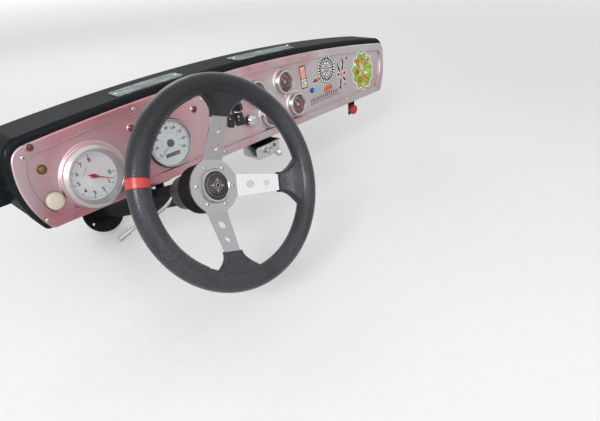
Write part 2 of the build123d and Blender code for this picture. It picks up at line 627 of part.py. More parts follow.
lamp_at = (BOX_X + BOX_W / 2 - LAMP_IN, box_top - LAMP_DROP)
with BuildPart() as box_lamp:
    with BuildSketch(front):
        with Locations(lamp_at):
            Circle(4.5)
    extrude(amount=2)
    fillet(facing(box_lamp, front).edges(), 1.5)
box_lamp.part.label = "box_lamp"
export_step(box_lamp.part, "parts/box_lamp.step")

# Red knob on a strip under the panel's right half
STRIP_X, STRIP_WIDE, STRIP_LONG, STRIP_T = placed(900.0, 0)[0], 26.0, 34.0, 3.0
RED_KNOB_R, RED_KNOB_LONG = 13.0, 12.0
with BuildPart() as knob_strip:
    with BuildSketch(Plane.XZ.offset(-PANEL_Y - 12)):
        with Locations((STRIP_X, pan_under)):
            Rectangle(STRIP_WIDE, STRIP_LONG, align=(Align.CENTER, Align.MAX))
    extrude(amount=STRIP_T)
    with BuildSketch(Plane.XY.offset(pan_under)):
        with Locations((STRIP_X, PANEL_Y + 12)):
            Rectangle(STRIP_WIDE, 20, align=(Align.CENTER, Align.MIN))
    extrude(amount=-STRIP_T)
knob_strip.part.label = "knob_strip"
export_step(knob_strip.part, "parts/knob_strip.step")

strip_face = Plane.XZ.offset(-PANEL_Y - 12 + STRIP_T)
with BuildPart() as red_knob:
    with BuildSketch(strip_face):
        with Locations((STRIP_X, pan_under - STRIP_LONG + RED_KNOB_R)):
            Circle(RED_KNOB_R)
    extrude(amount=RED_KNOB_LONG)
    fillet(facing(red_knob, strip_face).edges(), 3)
red_knob.part.label = "red_knob"
export_step(red_knob.part, "parts/red_knob.step")

# Grey strips on the shelf: thin plates that follow the shelf's arch
PLATES = [(placed(294.0, 0)[0], 152.0), (placed(612.0, 0)[0], 192.0)]   # middle and length
PLATE_Y, PLATE_D = PANEL_Y + 60, 40.0
with BuildPart() as shelf_strip:
    with BuildSketch(at(0, 0, -PANEL_T)):
        add(pan_outline(taller=2))
    extrude(amount=CUT, dir=FORWARD)
    with BuildSketch(at(0, 0, -PANEL_T)):
        add(pan_outline())
    extrude(amount=CUT, dir=FORWARD, mode=Mode.SUBTRACT)
    with BuildSketch(Plane.XY) as patch:
        for x, long in PLATES:
            with Locations((x, PLATE_Y)):
                Rectangle(long, PLATE_D)
        fillet(patch.vertices(), 8)
    extrude(amount=CUT, mode=Mode.INTERSECT)
shelf_strip.part.label = "shelf_strip"
export_step(shelf_strip.part, "parts/shelf_strip.step")

# Wheel: a dished spider, the leather rim, the boss, the horn ring and button
slope = tan(radians(SPOKE_RISE))
SPOKE_END = RIM_R - 8           # inside the rim's grip
spoke_height = slope * (SPOKE_END + 2 - HUB_R)
with BuildPart() as spoke:
    with BuildSketch(Plane.XZ):
        with BuildLine():
            Polyline((20, -DISH), (HUB_R - 2, -DISH), (SPOKE_END, -DISH + spoke_height),
                     (SPOKE_END, -DISH + spoke_height - PLATE / cos(radians(SPOKE_RISE))),
                     (HUB_R - 3, -DISH - PLATE), (20, -DISH - PLATE), close=True)
        make_face()
    extrude(amount=34, both=True)
    for out, d in SPOKE_HOLES:
        with BuildSketch(Plane(origin=(HUB_R + out, 0, -DISH + slope * (out + 2)),
                               x_dir=(cos(radians(SPOKE_RISE)), 0, sin(radians(SPOKE_RISE))),
                               z_dir=(-sin(radians(SPOKE_RISE)), 0, cos(radians(SPOKE_RISE))))):
            Circle(d / 2)
        extrude(amount=10, both=True, mode=Mode.SUBTRACT)

with BuildPart() as wheel_spider:
    with BuildSketch(column(DISH + PLATE)):
        Circle(HUB_R)
    extrude(amount=PLATE)
    with Locations(*[column(0, spin) for spin in SPOKES]):
        add(spoke.part)
    with BuildSketch(column(DISH + 4 * PLATE)) as plan:
        Circle(HUB_R)
        for spin in SPOKES:
            with Locations(Location((0, 0, 0), (0, 0, spin))):
                Polygon((0, -SPOKE_ROOT / 2), (SPOKE_END, -SPOKE_TIP / 2), (SPOKE_END, SPOKE_TIP / 2),
                        (0, SPOKE_ROOT / 2), align=None)
        corners = plan.vertices().filter_by(lambda v: sqrt(v.X ** 2 + v.Y ** 2) < HUB_R + 1)
        fillet(corners, 9)
    extrude(amount=2 * DISH, mode=Mode.INTERSECT)
wheel_spider.part.label = "wheel_spider"
export_step(wheel_spider.part, "parts/wheel_spider.step")

# Leather's sections from the spoke's end into the rim:
# in from the rim's circle, height from the rim's plane, width, thickness
FLARE = [(48.4, -21.7, 36, 13), (38.4, -16.5, 40, 15), (29.4, -10.5, 56, 18.5), (19.4, -4.5, 84, 20.5)]
FLARE += [(8.4, 0, 116, 21)]
with BuildPart() as flare:
    for inward, z, wide, thick in FLARE:
        with BuildSketch(Plane(origin=(RIM_R - inward, 0, z), x_dir=(0, 1, 0), z_dir=(1, 0, 0))):
            RectangleRounded(wide, thick, thick / 2 - 1)
    loft()

band_arc = degrees(BAND_WIDE / RIM_R)
band_start = column(0, TURN + 90 - band_arc / 2)
with BuildPart() as centre_band:
    with BuildSketch(Plane(origin=wheel.origin, x_dir=band_start.x_dir, z_dir=-band_start.y_dir)):
        with Locations((RIM_R, 0)):
            Circle(GRIP_R + 0.6)
            Circle(GRIP_R - 1, mode=Mode.SUBTRACT)
    revolve(axis=column_axis, revolution_arc=band_arc)
centre_band.part.label = "centre_band"
export_step(centre_band.part, "parts/centre_band.step")

with BuildPart() as wheel_rim:
    with BuildSketch(column_cut):
        with Locations((RIM_R, 0)):
            Circle(GRIP_R)
    revolve(axis=column_axis)
    with Locations(*[column(0, spin) for spin in SPOKES]):
        add(flare.part)
    add(wheel_spider.part, mode=Mode.SUBTRACT)
    add(centre_band.part, mode=Mode.SUBTRACT)
wheel_rim.part.label = "wheel_rim"
export_step(wheel_rim.part, "parts/wheel_rim.step")

# Boss: a stack of rounded rings that narrows towards the column
RIBS, RIB_START = 6, 5.0
boss_top = DISH + PLATE
rib_pitch = (BOSS_END - boss_top - RIB_START - 3) / RIBS
rib_profile = [(SHAFT_R, -boss_top), (BOSS_R - 1.5, -boss_top), (BOSS_R - 1.5, -boss_top - RIB_START)]
for i in range(RIBS):
    z = -boss_top - RIB_START - i * rib_pitch
    crest = BOSS_R - 0.25 * i
    rib_profile += [(crest - 2, z - 1.5), (crest, z - 0.4 * rib_pitch), (crest, z - 0.6 * rib_pitch),
                    (crest - 2, z - rib_pitch + 0.5)]
rib_profile += [(BOSS_R - 5, -BOSS_END), (SHAFT_R, -BOSS_END)]
with BuildPart() as hub_boss:
    turn_on_column(rib_profile)
    with BuildSketch(column(boss_top)):
        Circle(SHAFT_R)
    extrude(amount=boss_top - SHAFT_TOP)
hub_boss.part.label = "hub_boss"
export_step(hub_boss.part, "parts/hub_boss.step")

HORN_IN, HORN_HIGH = 23.2, 6.0
with BuildPart() as horn_ring:
    turn_on_column([(HORN_IN, -DISH), (HORN_R, -DISH), (HORN_R, HORN_HIGH - DISH - 2),
                    (HORN_R - 1.5, HORN_HIGH - DISH), (HORN_IN + 1.3, HORN_HIGH - DISH),
                    (HORN_IN, HORN_HIGH - DISH - 1.3)])
horn_ring.part.label = "horn_ring"
export_step(horn_ring.part, "parts/horn_ring.step")

dome = (HORN_IN ** 2 + BUTTON_DOME ** 2) / (2 * BUTTON_DOME)    # radius of the domed front
button_edge = HORN_HIGH - DISH - 1.3
button_top = button_edge + BUTTON_DOME
half_way = button_top - dome + sqrt(dome ** 2 - HORN_IN ** 2 / 4)
with BuildPart() as horn_button:
    with BuildSketch(column_cut):
        with BuildLine():
            Polyline((0, button_top), (0, -DISH), (HORN_IN, -DISH), (HORN_IN, button_edge))
            ThreePointArc((HORN_IN, button_edge), (HORN_IN / 2, half_way), (0, button_top))
        make_face()
    revolve(axis=column_axis)
horn_button.part.label = "horn_button"
export_step(horn_button.part, "parts/horn_button.step")
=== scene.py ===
import math
import bmesh
import bpy
from mathutils import Matrix, Vector


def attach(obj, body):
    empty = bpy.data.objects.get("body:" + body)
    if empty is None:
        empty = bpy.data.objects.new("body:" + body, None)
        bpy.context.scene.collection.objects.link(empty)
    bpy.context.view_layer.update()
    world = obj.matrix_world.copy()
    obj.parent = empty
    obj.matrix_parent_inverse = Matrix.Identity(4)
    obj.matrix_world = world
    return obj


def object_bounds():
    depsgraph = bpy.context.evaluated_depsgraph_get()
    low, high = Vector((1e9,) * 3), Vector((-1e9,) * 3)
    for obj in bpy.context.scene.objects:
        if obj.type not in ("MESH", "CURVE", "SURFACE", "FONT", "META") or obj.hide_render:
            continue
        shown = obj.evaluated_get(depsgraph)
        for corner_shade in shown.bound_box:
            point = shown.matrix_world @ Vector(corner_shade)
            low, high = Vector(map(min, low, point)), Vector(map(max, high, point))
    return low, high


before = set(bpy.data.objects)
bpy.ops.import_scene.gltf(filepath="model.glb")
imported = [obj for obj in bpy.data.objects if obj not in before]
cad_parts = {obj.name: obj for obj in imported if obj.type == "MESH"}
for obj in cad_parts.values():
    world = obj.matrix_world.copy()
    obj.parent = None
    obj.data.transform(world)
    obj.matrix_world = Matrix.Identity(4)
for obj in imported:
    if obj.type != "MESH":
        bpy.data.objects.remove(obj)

cad_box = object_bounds()
MM = 0.001

# Places and lengths are in mm and angles in degrees, as in the part's source. The camera, the
# materials and the stage are in metres.

# The panel's plane, and the levels on it, counted towards the driver from its border's front
TILT = 7.9
PANEL_Y, PANEL_Z = -118.0, -122.0
RECESS = -4.0
DIAL_LEVEL = {"tach": -9.0, "speedometer": -2.5, "small": 0.0}

# Places on the panel: along it from the middle of the car, and up it from its lower edge
TACH = (-415.0, 59.5)
SPEEDO = (-250.0, 69.0)
SMALL = [(-1.0, 109.0), (31.0, 50.0), (95.0, 113.0), (127.5, 51.0)]
RED_LAMPS = [(-321.0, 121.0), (-175.0, 118.0)]
AMBER_LAMP, CORNER_LAMP = (-495.0, 101.0), (-502.0, 142.0)
LIGHT_DOT = (-150.0, 132.0)
LOCK = (-84.0, 100.0)
BORDER_SCREWS = [(-517, 129), (-517, 18), (-307, 153), (180, 158), (359, 144), (515, 122), (482, 18),
                 (333, 14), (171, 11), (-124, 9), (-319, 10)]

# Where the dials' numbers stand
TACH_ANGLES = [-5.6 - 33.3 * n for n in range(9)]
SPEEDO_ANGLES = [211.0 - 29.8 * n for n in range(9)]

# The key's ring under the lock and out from the panel, and the fobs that hang at its sides
RING_DROP, RING_OUT, RING_R, RING_TILT = 8.0, 20.0, 10.5, 20.0
FOB_ASIDE, FOB_TURN = 10.3, -45.0

# Screws of the strips on the shelf, in the part's frame
STRIP_SCREWS = [(-315, -58, 54.4), (-177, -58, 60.2), (-17, -58, 63.0), (161, -58, 60.8)]

# The steering column's axis, and the wheel on it, with depths counted back from the rim's plane
RAKE = 23.1
WHEEL_AT = (-312.0, -366.3, -44.9)
RIM_R, GRIP_R = 158.4, 16.6
HUB_DISH, HUB_SCREWS_R = 53.5, 35.0
BUTTON_EDGE, BUTTON_SPAN, BUTTON_DOME = 48.8, 23.2, 4.3
TURN = 70.2
SPOKE_TURNS = (TURN - 90.0, TURN, TURN + 180.0)
BAND_TURN, BAND_WIDE = TURN + 90.0, 14.0

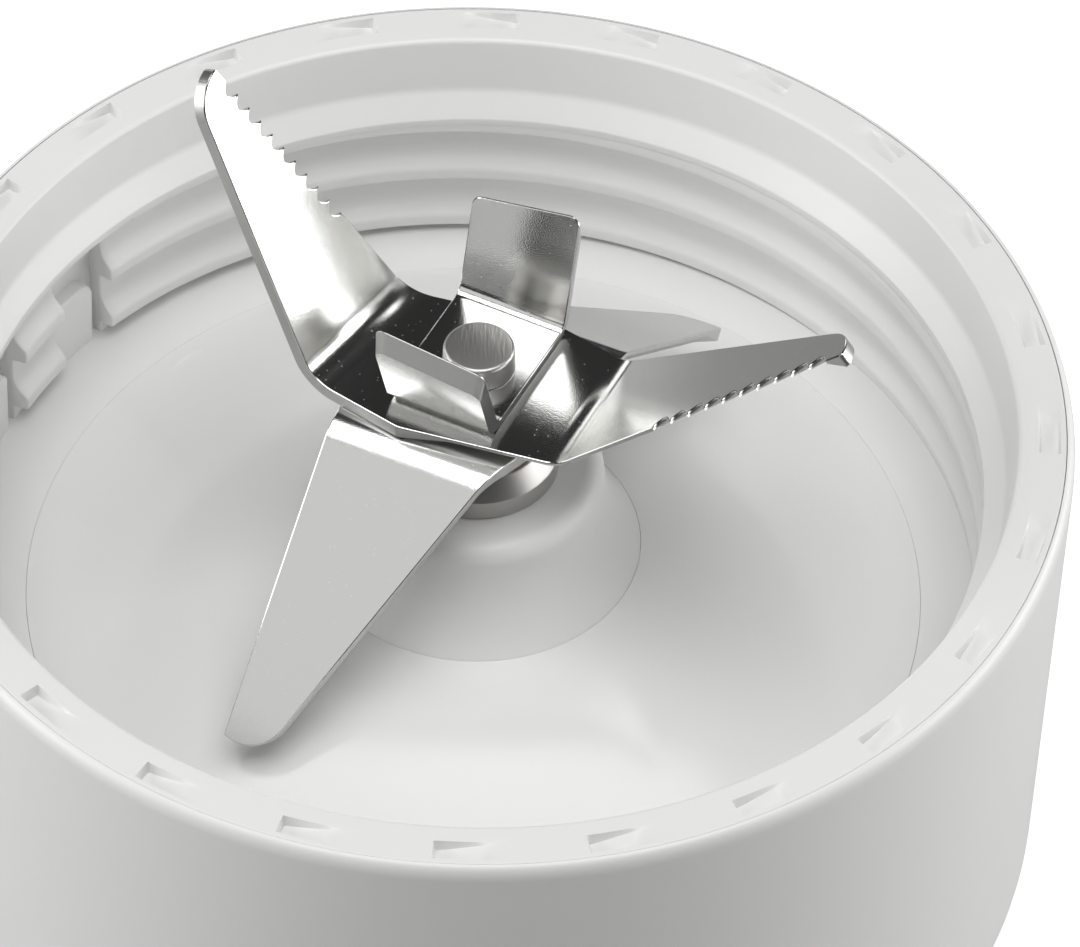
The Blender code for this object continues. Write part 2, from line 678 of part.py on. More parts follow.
def flats(name, low, high):
    """Two blocks either side of the shaft, which cut its two flats."""
    reach = 2 * SHAFT_RADIUS
    bm = bmesh.new()
    for side in (-1, 1):
        made = bmesh.ops.create_cube(bm, size=1.0)["verts"]
        bmesh.ops.scale(bm, verts=made, vec=(2 * reach, reach, high - low))
        shift = side * (TANG_FLAT + reach / 2)
        bmesh.ops.translate(bm, verts=made, vec=(0, shift, (low + high) / 2))
    bmesh.ops.rotate(bm, verts=bm.verts, matrix=Matrix.Rotation(TAB_AZIMUTH, 3, "Z"))
    mesh = bpy.data.meshes.new(name)
    bm.to_mesh(mesh)
    bm.free()
    return add_object(name, mesh, None)


def tang_hole(azimuth):
    """The shaft's two-flat section with its clearance, in a piece turned to this azimuth."""
    return double_d(SHAFT_FIT, TANG_FLAT + GAP, TAB_AZIMUTH - azimuth)


def sheet_piece(name, outline, low, folds, bends, radius, azimuth, skews=(0, 0)):
    """A flat outline cut from sheet and folded on two lines across its X, one each way.

    A skew turns a fold line from square."""
    obj = prism(name, [outline, tang_hole(azimuth)], low, low + SHEET, BLADE_STEEL, ROTOR)
    bm = bmesh.new()
    bm.from_mesh(obj.data)
    top = low + SHEET
    for side, fold, bend, skew in zip((1, -1), folds, bends, skews):
        outside = radius if bend > 0 else radius + SHEET
        half = outside * math.tan(abs(bend) / 2)
        across = Vector((math.cos(skew), math.sin(skew), 0))
        for step in range(BEND_STEPS + 1):
            place = side * (fold - half + 2 * half * step / BEND_STEPS)
            everything = [*bm.verts, *bm.edges, *bm.faces]
            bmesh.ops.bisect_plane(
                bm, geom=everything, dist=1e-7, plane_co=place * across, plane_no=across
            )
    for vert in bm.verts:
        side, which = (1, 0) if vert.co.x > 0 else (-1, 1)
        turn = Matrix.Rotation(skews[which], 3, "Z")
        flat = turn.inverted() @ vert.co
        along, height = folded(
            side * flat.x, top - flat.z, folds[which], bends[which], radius
        )
        vert.co = turn @ Vector((side * along, flat.y, top + height))
    bmesh.ops.rotate(bm, verts=bm.verts, matrix=Matrix.Rotation(azimuth, 3, "Z"))
    bmesh.ops.recalc_face_normals(bm, faces=bm.faces)
    bm.to_mesh(obj.data)
    bm.free()
    return obj


def folded(along, depth, fold, bend, radius):
    """Where a point of the flat sheet goes: its place along the arm, and height over the hub."""
    sign = 1 if bend > 0 else -1
    turn = abs(bend)
    top_radius = radius if sign > 0 else radius + SHEET
    half = top_radius * math.tan(turn / 2)
    if along <= fold - half:
        return along, -depth
    reach = top_radius + sign * depth
    if along < fold + half:
        angle = turn * (along - fold + half) / (2 * half)
        centre = sign * top_radius
        return fold - half + reach * math.sin(angle), centre - sign * reach * math.cos(angle)
    past = along - fold
    x = fold + past * math.cos(turn) + sign * depth * math.sin(turn)
    return x, sign * past * math.sin(turn) - depth * math.cos(turn)


def upper_blade():
    """Serrated pair: a straight back, and a toothed front that tapers to the tip."""
    slope = math.tan(UPPER_TAPER)

    def front(x):
        return UPPER_FRONT + x * slope

    tip = arc((UPPER_LENGTH - UPPER_TIP, UPPER_TIP_SIDE), UPPER_TIP, *UPPER_TIP_ARC, ARC_STEPS)
    first = UPPER_LENGTH - FIRST_TOOTH
    arm = tip + [(first, front(first))]
    for tooth in range(TEETH):
        peak = first - TOOTH_PITCH * (tooth + 1)
        valley = peak + TOOTH_PITCH * TOOTH_HOOK
        arm += [(valley, front(valley) + TOOTH_DEPTH), (peak, front(peak))]
    back_slope = math.tan(UPPER_BACK_TAPER)
    corner = (-UPPER_BACK - UPPER_FRONT) / (slope + back_slope)  # the other arm's back meets it
    arm += [(corner, front(corner))]
    sheet_piece("upper_blade", arm + opposite(arm), UPPER_Z, UPPER_FOLDS, UPPER_BENDS,
                BEND_RADIUS, UPPER_AZIMUTH, UPPER_SKEWS)


def lower_blade():
    """Smooth pair: a straight leading edge, and a back that tapers to a round tip."""
    slope = math.tan(LOWER_TAPER)
    centre = (LOWER_LENGTH - LOWER_TIP, -LOWER_EDGE + LOWER_TIP_SHIFT * LOWER_TIP)
    start = math.degrees(math.pi / 2 - LOWER_TAPER)
    end = -math.degrees(math.asin(LOWER_TIP_SHIFT))
    tip = arc(centre, LOWER_TIP, start, end, ARC_STEPS)
    hub = tip[0][0] + (LOWER_EDGE - tip[0][1]) / -slope
    arm = list(reversed(tip)) + [(hub, LOWER_EDGE)]
    sheet_piece("lower_blade", arm + opposite(arm), LOWER_Z, LOWER_FOLDS, LOWER_BENDS,
                BEND_RADIUS, LOWER_AZIMUTH)


def tab_blade():
    """Small plate whose two ends stand up as tabs."""
    right, left = TAB_SIDES
    outline = []
    for way, fold, ends in ((1, TAB_FOLDS[0], TAB_BACK_ENDS), (-1, TAB_FOLDS[1], TAB_FRONT_ENDS)):
        first, last = way * (fold + ends[0]), way * (fold + ends[1])
        corner = way * TAB_CORNER
        arm = [(first - corner, right), (first, right + TAB_CORNER)]
        arm += [(last, left - TAB_CORNER), (last - corner, left)]
        outline += arm[::way]
    sheet_piece("tab_blade", outline, TAB_Z, TAB_FOLDS, TAB_BENDS, TAB_BEND_RADIUS, TAB_AZIMUTH)


def spacers():
    ring("thrust_washer", SHAFT_FIT, SHAFT_FIT + THRUST_WIDTH, THRUST_Z, THRUST_Z + WASHER_THICK,
         FIBRE, parent=ROTOR)
    ring("blade_spacer", SHAFT_FIT, SHAFT_FIT + SPACER_WALL, SPACER_Z, LOWER_Z - GAP,
         TURNED_STEEL, parent=ROTOR)
    ring("lower_thrust_washer", SHAFT_FIT, SHAFT_FIT + THRUST_WIDTH, LOWER_THRUST_Z,
         LOWER_THRUST_Z + WASHER_THICK, FIBRE, parent=ROTOR)


# Drive


def circlip():
    gap = math.degrees(CLIP_SLOT)
    outer = arc((0, 0), SHAFT_RADIUS + CLIP_WIDTH, gap, 360 - gap, SMALL_STEPS)
    inner = arc((0, 0), SHAFT_RADIUS - GROOVE_DEPTH + RUN, 360 - gap, gap, SMALL_STEPS)
    prism("circlip", [outer + inner], CLIP_Z, CLIP_Z + CLIP_THICK, TURNED_STEEL, ROTOR)


def lobed_outline():
    """Star with rounded lobes, whose sides get steeper with COUPLING_SQUARENESS."""
    mean = (COUPLING_RADIUS + COUPLING_ROOT) / 2
    swing = (COUPLING_RADIUS - COUPLING_ROOT) / 2
    outline = []
    for step in range(WIDE_STEPS):
        turn = 2 * math.pi * step / WIDE_STEPS
        wave = math.tanh(COUPLING_SQUARENESS * math.cos(COUPLING_TEETH * turn))
        radius = mean + swing * wave / math.tanh(COUPLING_SQUARENESS)
        outline.append((radius * math.cos(turn), radius * math.sin(turn)))
    return outline


def drive_coupling():
    top = COUPLING_Z + COUPLING_HEIGHT
    socket = hexagon(INSERT_FLATS + 2 * GAP)
    prism("drive_coupling", [lobed_outline(), socket], COUPLING_Z, top, BLACK_NYLON, ROTOR)
    prism("coupling_insert", [hexagon(INSERT_FLATS), tang_hole(0)], COUPLING_Z, top,
          TURNED_STEEL, ROTOR)
    ring("coupling_washer", TAIL_FIT, TAIL_FIT + TAIL_WASHER_WIDTH, TAIL_WASHER_Z,
         TAIL_WASHER_Z + WASHER_THICK, TURNED_STEEL, parent=ROTOR)
    outlines = [hexagon(2 * (TAIL_FIT + TAIL_NUT_WALL)), circle(TAIL_FIT, SMALL_STEPS)]
    prism("coupling_nut", outlines, TAIL_NUT_Z, TAIL_NUT_Z + TAIL_NUT_HEIGHT, TURNED_STEEL, ROTOR)


outer_shell()
threaded_cup()
jar_gasket()
for screw_number, screw_angle in enumerate(screw_angles(), 1):
    case_screw(screw_number, screw_angle)
bearing_boss()
boss_o_ring()
bearing_sleeve()
bearings()
clamp()
blade_shaft()
spacers()
lower_blade()
upper_blade()
tab_blade()
circlip()
drive_coupling()
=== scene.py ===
"""Screw-on blade unit of a countertop blender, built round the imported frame."""

import math

import bmesh
import bpy
from mathutils import Matrix, Vector


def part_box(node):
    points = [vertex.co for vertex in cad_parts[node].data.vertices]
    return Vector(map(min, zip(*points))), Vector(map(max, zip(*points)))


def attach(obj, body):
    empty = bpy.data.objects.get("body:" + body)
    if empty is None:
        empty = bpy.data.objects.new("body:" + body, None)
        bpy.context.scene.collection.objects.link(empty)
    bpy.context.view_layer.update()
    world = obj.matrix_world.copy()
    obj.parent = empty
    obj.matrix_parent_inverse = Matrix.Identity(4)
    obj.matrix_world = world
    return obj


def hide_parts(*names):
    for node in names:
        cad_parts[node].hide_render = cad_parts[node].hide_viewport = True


bl_info = {
    "name": "Blade Unit",
    "version": (1, 0, 0),
    "blender": (4, 5, 0),
    "location": "3D View > Sidebar > Blade Unit",
    "description": "Builds a screw-on blade unit: holder, bearing, blades and drive",
    "category": "Add Mesh",
}

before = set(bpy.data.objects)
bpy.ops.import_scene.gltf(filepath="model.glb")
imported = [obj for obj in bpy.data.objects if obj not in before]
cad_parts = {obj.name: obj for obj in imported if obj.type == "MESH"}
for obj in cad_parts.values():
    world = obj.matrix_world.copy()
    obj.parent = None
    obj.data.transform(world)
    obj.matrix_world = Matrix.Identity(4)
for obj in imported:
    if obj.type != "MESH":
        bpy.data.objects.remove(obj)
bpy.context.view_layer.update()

MM = 0.001
X, Z = 0, 2


def low(node, axis=Z):
    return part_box(node)[0][axis]


def high(node, axis=Z):
    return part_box(node)[1][axis]


# Places read from the frame
RIM_Z = high("threaded_cup")
SHELL_RADIUS = high("outer_shell", X)
SEAT_Z = high("jar_gasket")
FLANGE_EDGE = high("threaded_cup", X)
GASKET_LOW = low("jar_gasket")
GASKET_OUTER = high("jar_gasket", X)
BOSS_TOP = high("bearing_boss")
BOSS_FOOT = high("bearing_boss", X)
FLANGE_RADIUS = high("bearing_sleeve", X)
HEAD_TOP = high("blade_shaft")
SHAFT_END = low("blade_shaft")

# Fineness
WIDE_STEPS = 288  # facets round the shell
MID_STEPS = 144
FINE_STEPS = 72
ARC_STEP = math.radians(12)  # the most that a rounded corner turns at each facet
BEND_STEPS = 24
SLIT = 0.05 * MM  # what shows of a close joint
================
## TASK DIRECTIONS
Print exactly the lines from the one containing "The Blender code" to the one containing "one each way.", both included, and nothing else.

## COMPLETE OUTPUT
The Blender code for this object continues. Write part 2, from line 678 of part.py on. More parts follow.
def flats(name, low, high):
    """Two blocks either side of the shaft, which cut its two flats."""
    reach = 2 * SHAFT_RADIUS
    bm = bmesh.new()
    for side in (-1, 1):
        made = bmesh.ops.create_cube(bm, size=1.0)["verts"]
        bmesh.ops.scale(bm, verts=made, vec=(2 * reach, reach, high - low))
        shift = side * (TANG_FLAT + reach / 2)
        bmesh.ops.translate(bm, verts=made, vec=(0, shift, (low + high) / 2))
    bmesh.ops.rotate(bm, verts=bm.verts, matrix=Matrix.Rotation(TAB_AZIMUTH, 3, "Z"))
    mesh = bpy.data.meshes.new(name)
    bm.to_mesh(mesh)
    bm.free()
    return add_object(name, mesh, None)


def tang_hole(azimuth):
    """The shaft's two-flat section with its clearance, in a piece turned to this azimuth."""
    return double_d(SHAFT_FIT, TANG_FLAT + GAP, TAB_AZIMUTH - azimuth)


def sheet_piece(name, outline, low, folds, bends, radius, azimuth, skews=(0, 0)):
    """A flat outline cut from sheet and folded on two lines across its X, one each way.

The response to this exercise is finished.